Constructing accurate interaction potentials to describe the microsolvation of protonated methane by helium atoms

Phys Chem Chem Phys. 2017 Mar 22;19(12):8307-8321. doi: 10.1039/c7cp00652g.

Abstract

Protonated methane, CH5+, is not only subject to quasi-rigid vibrational motion which describes its unprotonated parent, CH4, but is dominated by large-amplitude motion even in its quantum ground state. This fluxional behavior leads to hydrogen scrambling which sensitively depends on the underlying flat potential energy surface. Yet, it is largely unknown how fluxional species, such as CH5+, respond to perturbations arising from microsolvation by weakly interacting species, such as those commonly used as tags in messenger-based vibrational action spectroscopies. Here, we construct an intermolecular interaction potential of extrapolated coupled cluster accuracy in order to investigate the microsolvation shell structure of small CH5+·Hen complexes. Having explicitly demonstrated that three-body contributions are essentially negligible, our analytical CH5+He model potential is kept as simple as possible in order to allow for efficient use in the framework of finite-temperature path integral simulations.
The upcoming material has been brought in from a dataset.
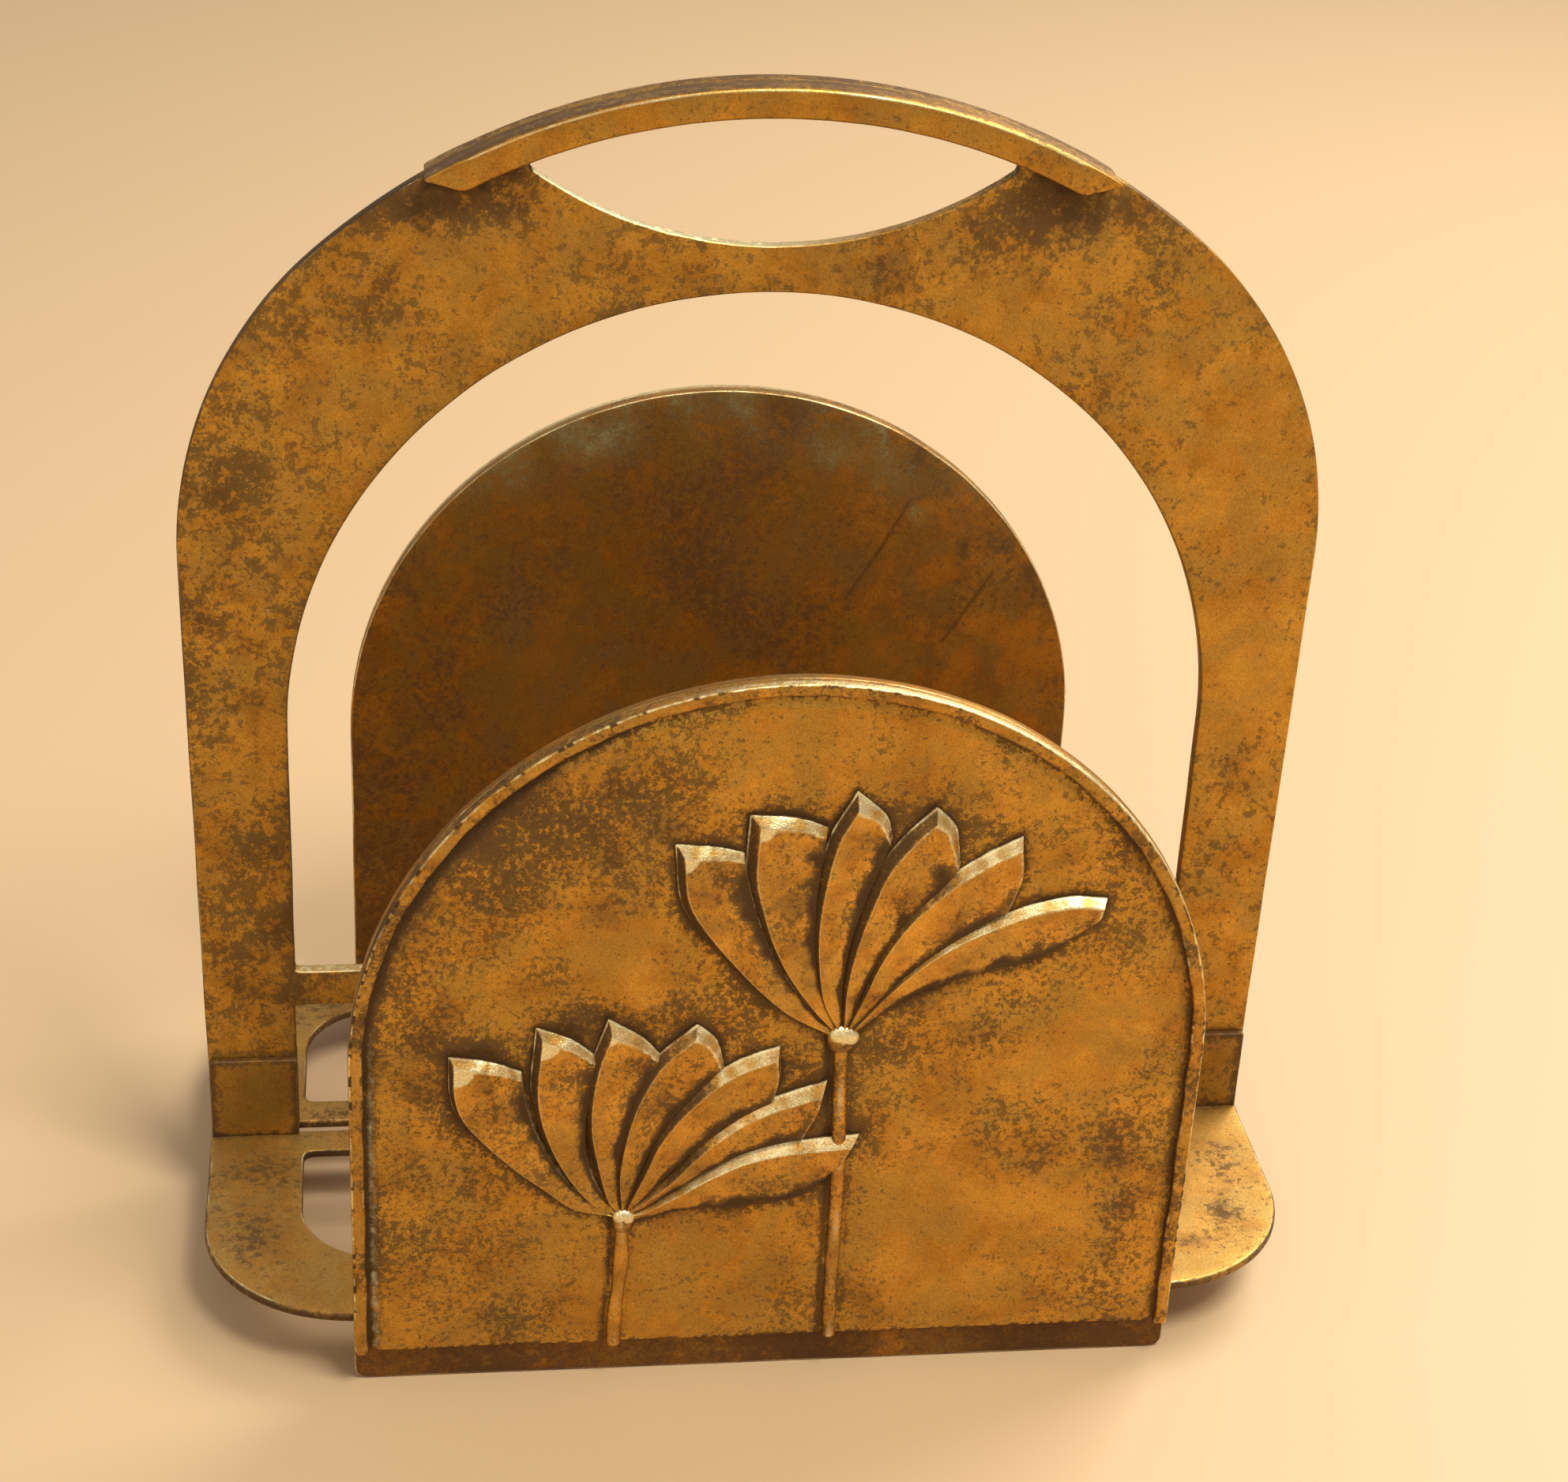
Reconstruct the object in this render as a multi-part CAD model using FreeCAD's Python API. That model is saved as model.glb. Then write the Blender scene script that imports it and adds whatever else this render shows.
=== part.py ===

It is a strictly pairwise additive site-site potential without explicit angular dependence, but critically involves additional pseudo-sites in addition to the usual atom-based interaction sites. The parameterized potential is shown to accurately describe the microsolvation of all low-lying stationary points on the potential energy surface, namely the e-Cs, s-Cs, C2v, and C4v structures. Based on path integral Monte Carlo simulations at ultralow temperature, about 1 K, we disclose that the many-body helium density in three-dimensional space, and thus the microsolvation pattern, depends sensitively on the combination of the solute structure and the number of attached He atoms.